## REQUIREMENTS
Your answer should consist solely of the lines from the one with "for piece in" through the one with "if empty is", copied exactly, endpoints included.

⁂

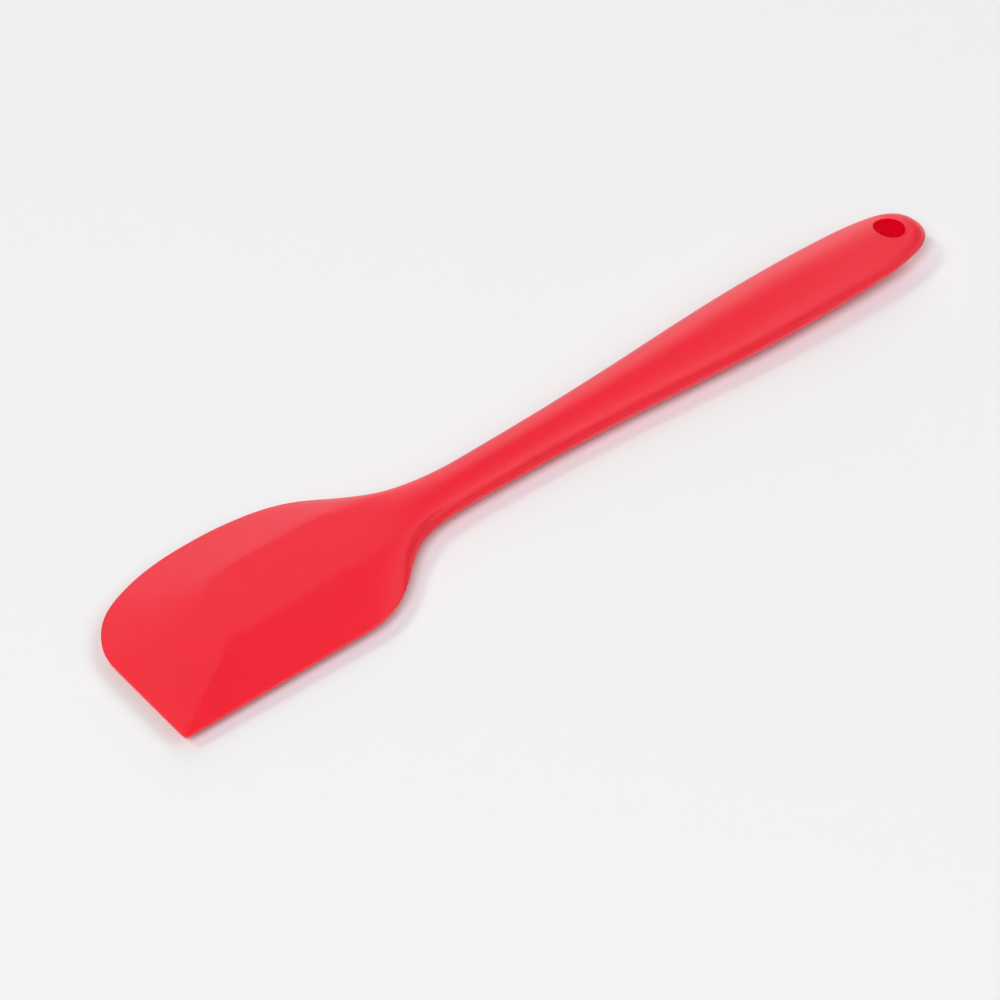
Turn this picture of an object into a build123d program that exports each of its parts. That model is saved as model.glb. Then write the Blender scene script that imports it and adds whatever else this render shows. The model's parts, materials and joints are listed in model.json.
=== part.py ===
"""Seamless silicone spatula: one red silicone moulding cured round a stiff inner core.

The model lies in its resting pose on a flat table: +X runs from the blade's tip to the
handle's end, +Z is up, and the origin lies under the middle of the whole box. Lengths are
in millimetres. Stations are measured along the handle's axis from the tip edge, offsets
across it, positive towards the rounded side of the blade, and heights from the mid-plane
between the two faces, which are mirror images of each other.
"""

import os
from math import atan2, cos, sin

from build123d import *

# Whole spatula
overall_length = 280.0  # tip edge to the rounded end of the handle

# Blade in plan
blade_length = 110.0  # tip edge to the narrowest place of the neck
straight_side_offset = 27.3
straight_side_length = 58.0  # the scraping side's straight run, before the heel turns in
round_side_offset = 28.3  # widest place of the rounded side
round_side_station = 42.0  # station of that widest place
tip_edge_length = 31.3  # straight part of the tip edge, from the sharp corner
tip_corner_radius = 1.0

# Blade in section: a flat middle, bevelled down to a thin rim on every side
rim_thickness = 1.0
plateau_thickness = 8.0
tip_bevel_length = 27.0
ridge_offset = 11.1  # both ridges lie this far from the handle's axis
ridge_end_station = 62.0  # where the ridges start to turn in to the neck
round_ridge_station = 38.0  # where the rounded side's ridge becomes straight
hip_radius = 2.0

# Handle: an oval rod, slim at the neck and fullest at the belly
neck_width = 14.6
neck_thickness = 9.0
belly_width = 23.3
belly_thickness = 13.2
belly_station = 232.0

# Root of the rod and neck of the blade, each buried in the other
root_depth = 38.0  # how far the rod runs on into the blade, past the neck
root_width = 20.0
root_thickness = 7.4
rim_neck_width = 13.8
plateau_neck_width = 5.6

# Hanging hole
hole_radius = 4.6
hole_to_end = 11.4
hole_rim_radius = 0.6  # rounding of both mouths

# Core, wholly inside the silicone
grip_wall = 2.4  # silicone over the core's rod
core_end_to_hole = 8.0
core_edge_radius = 0.5
tongue_depth = 66.0  # how far the tongue runs into the blade, past the neck
tongue_taper_length = 26.0  # its last stretch before the neck, where it slims
tongue_thickness = 3.0
tongue_width = 14.0
tongue_neck_width = 7.0
lock_hole_radius = 2.5
lock_hole_pitch = 13.0
lock_hole_count = 3
lock_hole_to_tip = 9.0

# Outline of the rim, each point a share of the way along and of its side's offset: the
# round corner from the tip to the widest place, each heel from its side's end to the neck
round_corner_shares = ((0.119, 0.603), (0.357, 0.847), (0.6, 0.95))
round_heel_shares = ((0.338, 0.895), (0.559, 0.612), (0.691, 0.42), (0.824, 0.305))
straight_heel_shares = ((0.192, 0.936), (0.423, 0.638), (0.615, 0.37), (0.808, 0.284))

# Both ridges from ridge_end_station to the neck, as shares of the way and of ridge_offset
ridge_fade_shares = ((0.25, 1.0), (0.46, 0.83), (0.625, 0.56), (0.79, 0.38))

# Ovals of the handle: share of the way from neck to belly, then of the change in width
# and in thickness
neck_to_belly_shares = (
    (0.0, 0.0, 0.0),
    (0.123, 0.01, 0.10),
    (0.246, 0.07, 0.24),
    (0.369, 0.20, 0.36),
    (0.492, 0.39, 0.48),
    (0.615, 0.60, 0.62),
    (0.738, 0.83, 0.76),
    (0.861, 0.965, 0.90),
    (1.0, 1.0, 1.0),
)

# Ovals past the belly: share of the way to the end, then of the belly's width and thickness
belly_to_end_shares = (
    (0.333, 0.985, 0.91),
    (0.5, 0.963, 0.833),
    (0.646, 0.92, 0.757),
    (0.75, 0.857, 0.682),
    (0.833, 0.777, 0.611),
    (0.906, 0.656, 0.531),
    (0.958, 0.487, 0.42),
    (0.986, 0.3, 0.27),
)

# Resting pose: the underside touches the table at the plateau's tip crease and the belly
rim_half = rim_thickness / 2
plateau_half = plateau_thickness / 2
belly_half = belly_thickness / 2
lay_angle = atan2(belly_half - plateau_half, belly_station - tip_bevel_length)
mid_plane = Plane(
    origin=(
        -overall_length / 2 * cos(lay_angle),
        (straight_side_offset - round_side_offset) / 2,
        plateau_half * cos(lay_angle) - tip_bevel_length * sin(lay_angle),
    ),
    x_dir=(cos(lay_angle), 0, sin(lay_angle)),
    z_dir=(-sin(lay_angle), 0, cos(lay_angle)),
)


def cross_plane(station):
    """Plane square to the handle's axis, offsets to the right and heights up."""
    origin = mid_plane.from_local_coords((station, 0, 0))
    return Plane(origin=origin, x_dir=mid_plane.y_dir, z_dir=mid_plane.x_dir)


def rod_sections():
    """Station, width and thickness of each oval of the handle, from root to end."""
    yield blade_length - root_depth, root_width, root_thickness
    yield (
        blade_length - root_depth / 2,
        (root_width + neck_width) / 2,
        (root_thickness + neck_thickness) / 2,
    )
    for along, wider, thicker in neck_to_belly_shares:
        yield (
            blade_length + along * (belly_station - blade_length),
            neck_width + wider * (belly_width - neck_width),
            neck_thickness + thicker * (belly_thickness - neck_thickness),
        )
    for along, width_share, thickness_share in belly_to_end_shares:
        yield (
            belly_station + along * (overall_length - belly_station),
            belly_width * width_share,
            belly_thickness * thickness_share,
        )


def oval(station, width, thickness):
    """Oval section of a rod, centred on the handle's axis."""
    with BuildSketch(cross_plane(station)) as section:
        Ellipse(width / 2, thickness / 2)
    return section.sketch


def between(start, end, shares, offset):
    """Points each a share of the way from start to end, out at a share of offset."""
    return [(start + along * (end - start), out * offset) for along, out in shares]


def corner_near_tip(plan):
    """The sharp corner of a blade outline, between its tip edge and its straight side."""
    return plan.vertices().sort_by(Axis.Y)[:2].sort_by(Axis.X)[0]


hole_station = overall_length - hole_to_end
core_end_station = hole_station - hole_radius - core_end_to_hole
tongue_tip_station = blade_length - tongue_depth

# Stiffening core: a rigid rod through the handle, flattened into a tongue that keys into
# the blade through its lock holes
with BuildSketch(mid_plane) as tongue_plan:
    with BuildLine():
        Line((tongue_tip_station, -tongue_width / 2), (tongue_tip_station, tongue_width / 2))
        for side in (-1, 1):
            FilletPolyline(
                (tongue_tip_station, side * tongue_width / 2),
                (blade_length - tongue_taper_length, side * tongue_width / 2),
                (blade_length, side * tongue_neck_width / 2),
                radius=tongue_width,
            )
        Line((blade_length, -tongue_neck_width / 2), (blade_length, tongue_neck_width / 2))
    make_face()
    fillet(tongue_plan.vertices().group_by(Axis.X)[0], tongue_width / 3)
    for count in range(lock_hole_count):
        with Locations((tongue_tip_station + lock_hole_to_tip + count * lock_hole_pitch, 0)):
            Circle(lock_hole_radius, mode=Mode.SUBTRACT)

core_ovals = [
    oval(station, width - 2 * grip_wall, thickness - 2 * grip_wall)
    for station, width, thickness in rod_sections()
    if blade_length <= station <= hole_station
]

with BuildPart() as core:
    loft(sections=core_ovals)
    split(bisect_by=cross_plane(core_end_station), keep=Keep.BOTTOM)
    fillet(core.faces().sort_by(Axis.X)[-1].edges(), core_edge_radius)
    extrude(tongue_plan.sketch, amount=tongue_thickness / 2, both=True)

core.part.label = "stiffening_core"

# Silicone: blade, neck and handle in one moulding round the core
corner_end = tip_edge_length - straight_side_offset
with BuildSketch(mid_plane.offset(rim_half)) as rim_plan:
    with BuildLine():
        Polyline(
            (0, corner_end),
            (0, -straight_side_offset),
            (straight_side_length, -straight_side_offset),
        )
        Spline(
            (straight_side_length, -straight_side_offset),
            *between(
                straight_side_length, blade_length, straight_heel_shares, -straight_side_offset
            ),
            (blade_length, -rim_neck_width / 2),
            tangents=((1, 0), (1, 0)),
        )
        Line((blade_length, -rim_neck_width / 2), (blade_length, rim_neck_width / 2))
        Spline(
            (round_side_station, round_side_offset),
            *between(round_side_station, blade_length, round_heel_shares, round_side_offset),
            (blade_length, rim_neck_width / 2),
            tangents=((1, 0), (1, 0)),
        )
        Spline(
            (0, corner_end),
            *between(0, round_side_station, round_corner_shares, round_side_offset),
            (round_side_station, round_side_offset),
            tangents=((0, 1), (1, 0)),
        )
    make_face()
    fillet(corner_near_tip(rim_plan), tip_corner_radius)

with BuildSketch(mid_plane.offset(plateau_half)) as plateau_plan:
    with BuildLine():
        Polyline(
            (tip_bevel_length, corner_end),
            (tip_bevel_length, -ridge_offset),
            (ridge_end_station, -ridge_offset),
        )
        Spline(
            (ridge_end_station, -ridge_offset),
            *between(ridge_end_station, blade_length, ridge_fade_shares, -ridge_offset),
            (blade_length, -plateau_neck_width / 2),
            tangents=((1, 0), (1, 0)),
        )
        Line((blade_length, -plateau_neck_width / 2), (blade_length, plateau_neck_width / 2))
        Spline(
            (round_ridge_station, ridge_offset),
            (ridge_end_station, ridge_offset),
            *between(ridge_end_station, blade_length, ridge_fade_shares, ridge_offset),
            (blade_length, plateau_neck_width / 2),
            tangents=((1, 0), (1, 0)),
        )
        Spline(
            (tip_bevel_length, corner_end),
            (round_ridge_station, ridge_offset),
            tangents=((0, 1), (1, 0)),
        )
    make_face()
    fillet(corner_near_tip(plateau_plan), hip_radius)

rod_ovals = [oval(*section) for section in rod_sections()]
rod_tip = Vertex(*mid_plane.from_local_coords((overall_length, 0, 0)))
hole_plane = Plane(
    origin=mid_plane.from_local_coords((hole_station, 0, 0)),
    x_dir=mid_plane.x_dir,
    z_dir=mid_plane.z_dir,
)

with BuildPart() as silicone:
    loft(sections=[rim_plan.sketch, plateau_plan.sketch], ruled=True)
    extrude(rim_plan.sketch, amount=-rim_half)
    mirror(about=mid_plane)
    loft(sections=[*rod_ovals, rod_tip])
    with Locations(hole_plane):
        Hole(hole_radius)
    bore = silicone.faces().filter_by(GeomType.CYLINDER).sort_by(Axis.X)[-1]
    fillet(bore.edges().filter_by(GeomType.LINE, reverse=True), hole_rim_radius)
    add(core.part, mode=Mode.SUBTRACT)

silicone.part.label = "silicone_body"

os.makedirs("parts", exist_ok=True)
export_step(core.part, "parts/stiffening_core.step")
export_step(silicone.part, "parts/silicone_body.step")

for piece in (silicone.part, core.part):
    print(piece.label, "solids", len(piece.solids()), "volume", round(piece.volume), piece.is_valid)
low = silicone.part.bounding_box().min
high = silicone.part.bounding_box().max
print("box", low, high, "bore centre", hole_plane.origin, "axis", hole_plane.z_dir)
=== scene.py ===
"""A red silicone spatula lying on a pale table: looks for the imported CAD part, in metres."""

import json
import math

import bmesh
import bpy
import numpy as np
from mathutils import Matrix, Vector


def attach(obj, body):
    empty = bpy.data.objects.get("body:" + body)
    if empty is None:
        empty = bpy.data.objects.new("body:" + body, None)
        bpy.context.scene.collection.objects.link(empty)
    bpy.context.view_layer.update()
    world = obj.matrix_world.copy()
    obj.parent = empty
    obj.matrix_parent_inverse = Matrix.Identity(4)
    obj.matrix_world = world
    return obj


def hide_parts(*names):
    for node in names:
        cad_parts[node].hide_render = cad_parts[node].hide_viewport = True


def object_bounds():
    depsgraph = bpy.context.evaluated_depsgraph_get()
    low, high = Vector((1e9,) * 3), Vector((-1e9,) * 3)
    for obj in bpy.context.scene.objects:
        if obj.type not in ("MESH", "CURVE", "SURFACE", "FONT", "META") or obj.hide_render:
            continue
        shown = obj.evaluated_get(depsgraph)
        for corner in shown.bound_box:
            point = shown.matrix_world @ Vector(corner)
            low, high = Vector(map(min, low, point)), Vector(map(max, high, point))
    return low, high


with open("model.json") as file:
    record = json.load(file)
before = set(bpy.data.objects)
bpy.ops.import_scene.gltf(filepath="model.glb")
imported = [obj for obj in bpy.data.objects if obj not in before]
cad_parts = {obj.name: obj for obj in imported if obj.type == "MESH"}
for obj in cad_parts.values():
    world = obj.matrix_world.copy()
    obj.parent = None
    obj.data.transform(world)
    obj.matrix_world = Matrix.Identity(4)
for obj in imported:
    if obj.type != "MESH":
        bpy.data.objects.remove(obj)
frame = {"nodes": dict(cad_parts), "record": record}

cad_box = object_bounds()
scene = bpy.context.scene
scene.view_settings.view_transform = "Standard"
bpy.ops.object.select_all(action="DESELECT")

# Camera: a long lens about 1.0 m off, looking down at 44.5 degrees from the straight side of
# the blade, so that the blade lies lower left and the handle upper right.
CAMERA_PLACE = (-0.467131, -0.553158, 0.691758)
CAMERA_TILT = math.radians(45.499)
CAMERA_ROLL = math.radians(-0.146)
CAMERA_TURN = math.radians(-39.1)
SENSOR_WIDTH = 36.0
FOCAL_LENGTH = 131.483

bpy.ops.object.camera_add(location=CAMERA_PLACE, rotation=(CAMERA_TILT, CAMERA_ROLL, CAMERA_TURN))
camera = bpy.context.object
camera.name = "camera"
camera.data.sensor_width = SENSOR_WIDTH
camera.data.lens = FOCAL_LENGTH
scene.camera = camera

# Table: a plain matt white table top, which is not part of the object. It lies at the foot of
# the CAD box, where the blade's flat and the handle's belly touch it.
TABLE_SIZE = 4.0
TABLE_COLOR = (0.885, 0.90, 0.91, 1)
bpy.ops.mesh.primitive_plane_add(size=TABLE_SIZE, location=(0, 0, cad_box[0].z))
table = bpy.context.object
table.name = "table_top"
table_paint = bpy.data.materials.new("matt white table")
table_paint.use_nodes = True
table_shader = table_paint.node_tree.nodes["Principled BSDF"]
table_shader.inputs["Base Color"].default_value = TABLE_COLOR
table_shader.inputs["Roughness"].default_value = 0.7
table.data.materials.append(table_paint)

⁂

## ANSWER TO THIS EXERCISE
for piece in (silicone.part, core.part):
    print(piece.label, "solids", len(piece.solids()), "volume", round(piece.volume), piece.is_valid)
low = silicone.part.bounding_box().min
high = silicone.part.bounding_box().max
print("box", low, high, "bore centre", hole_plane.origin, "axis", hole_plane.z_dir)
=== scene.py ===
"""A red silicone spatula lying on a pale table: looks for the imported CAD part, in metres."""

import json
import math

import bmesh
import bpy
import numpy as np
from mathutils import Matrix, Vector


def attach(obj, body):
    empty = bpy.data.objects.get("body:" + body)
    if empty is None:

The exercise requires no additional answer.